Por Valeria Luiselli
Un libro abierto no puede callar ninguna evidencia. En su interior están los vestigios concretos de nuestro paso a través de él, todas nuestras huellas, las sábanas después del amor. Y en estos remanentes está la posibilidad de la reminiscencia: principio de una lectura atenta a su historicidad. En los comentarios al margen, en las frases subrayadas y en las notas al pie del lector, comienza la relectura: entre las páginas 42 y 43 de mi edición de Comme un roman, una tira de pastillas Peptobismol caducas; en Manhattan Transfer una postal de la ciudad del insomnio eterno; en la última página de Luces de Bohemia una dirección y un número telefónico; en mi edición adolescente de Rayuela falta el capítulo 68.

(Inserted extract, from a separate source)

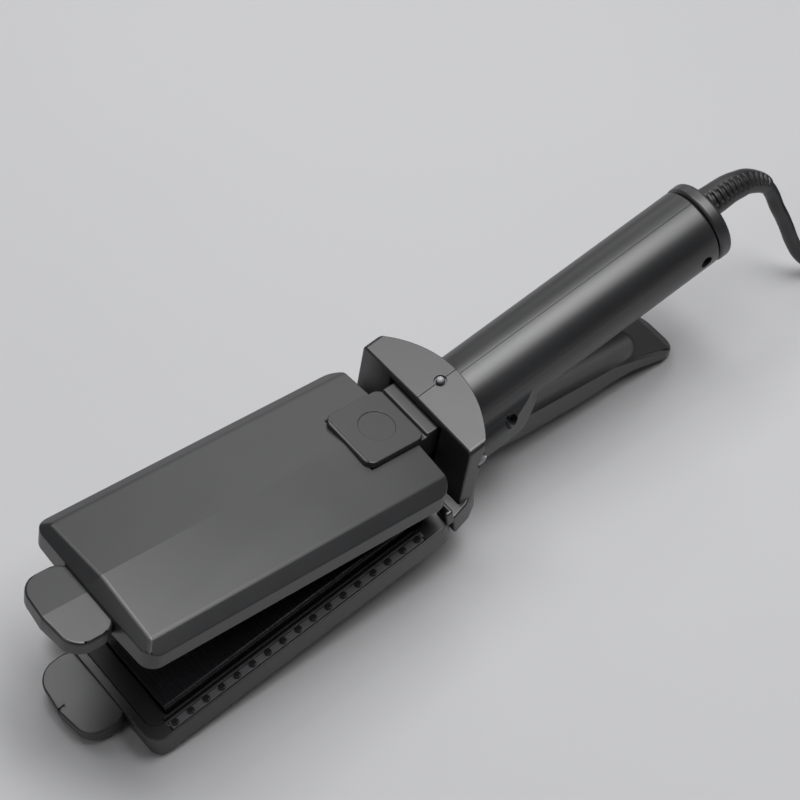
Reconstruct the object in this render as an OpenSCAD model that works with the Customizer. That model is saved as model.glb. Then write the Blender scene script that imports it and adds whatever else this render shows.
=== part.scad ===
// Hair straightener, resting half open on a flat surface, with its mains cord coiled behind it.
// The jaw tips point along -X, the round handle along +X and +Z is up. It stands on two feet
// under the lower jaw's tip and on the end of its squeeze lever, so the handle rises to its tail.
// Squeezing the lever up to the handle turns it about one cross pin and closes the upper jaw.
// Shapes are drawn in the handle's own frame: x = 0 at the top of the collar's front, z = 0 on the
// handle's axis. place() then leans that frame to the rest pose on the surface.

/* [Jaws] */
// Length of the jaws from rear wall to tip, without the finger tabs
jaw_len = 136; // [110:1:150]
// Width across the lower jaw's side walls
jaw_w = 69.4; // [64:0.2:80]
// Gap between the collar's front face and the lower jaw's rear wall
jaw_gap = 12.7; // [12:0.1:16]
// How far the upper jaw's tip stands back from the lower jaw's tip
tip_setback = 3.7; // [2:0.1:6]
// Wall of every jaw shell
jaw_wall = 2.2; // [1.6:0.1:3]
// Width of the finger tab on each jaw's tip
tab_w = 34.8; // [28:0.2:40]
// Length of the lower jaw's finger tab
tab_len = 16.4; // [10:0.2:20]
// Height of the centre ridge over the top's side edges
ridge_h = 2.8; // [0.6:0.1:3.2]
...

«La soledad no se encuentra, se hace», escribe Duras. Es la primera frase subrayada en Escribir. Queda todavía un eco de su primera intensidad, pero mentiría si digo que sé por qué fue esa frase, y no cualquier otra, la que me cimbró con tanta fuerza en las primeras horas de un largo viaje en tren de regreso a Mumbai. Seguramente descubrí algo, pero ahora lo he olvidado.
Volver a un libro se parece a volver a las ciudades que creímos nuestras, pero que en realidad hemos y nos han olvidado. En una ciudad, en un libro, recorremos en vano los mismos caminos, buscando nostalgias que ya no nos pertenecen. No se puede volver a encontrar un lugar tal como se dejó. Encontramos, en todo caso, mitades de objetos entre el debris, incomprensibles notas al margen que tenemos que descifrar para volver a hacer nuestras.

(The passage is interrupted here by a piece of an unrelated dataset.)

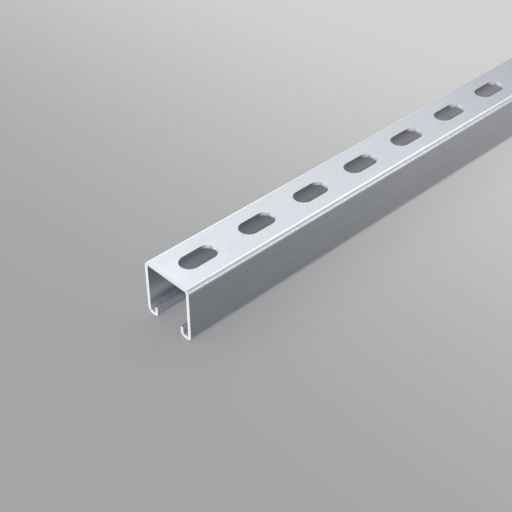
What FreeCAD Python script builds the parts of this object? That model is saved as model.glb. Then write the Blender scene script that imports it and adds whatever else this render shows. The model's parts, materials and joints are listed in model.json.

Los recuerdos que tengo de Mumbai son fragmentarios, efímeros, casi triviales. Conservo imágenes imposibles: hay rostros que sólo consigo recordar en dos dimensiones; me visualizo en tercera persona, vestida siempre igual —vestido largo color amarillo perico, el pelo recogido en una mascada—, caminando por una misma calle que, sospecho, es la superposición de muchas calles. Sé, además, que algunos recuerdos son elaboración posterior: fantasías labradas durante una charla, exageraciones esculpidas en las distintas versiones de ese párrafo que escribimos una y otra vez en las cartas a nuestros familiares y amigos.
Recordar, dicen los etimólogos, significa «traer de nuevo al corazón». El corazón, sin embargo, no es más que un órgano desmemoriado que bombea sangre. Es mejor no recordar nunca nada. También es mejor leer como un lector olvidadizo que, habiendo soslayado temporalmente el final, goza cada momento del recorrido sin esperar la indulgencia de un final que ya conoce. Recordar, releer: transformar el recuerdo: sutil alquimia que nos concede el don de reinventar nuestros pasados.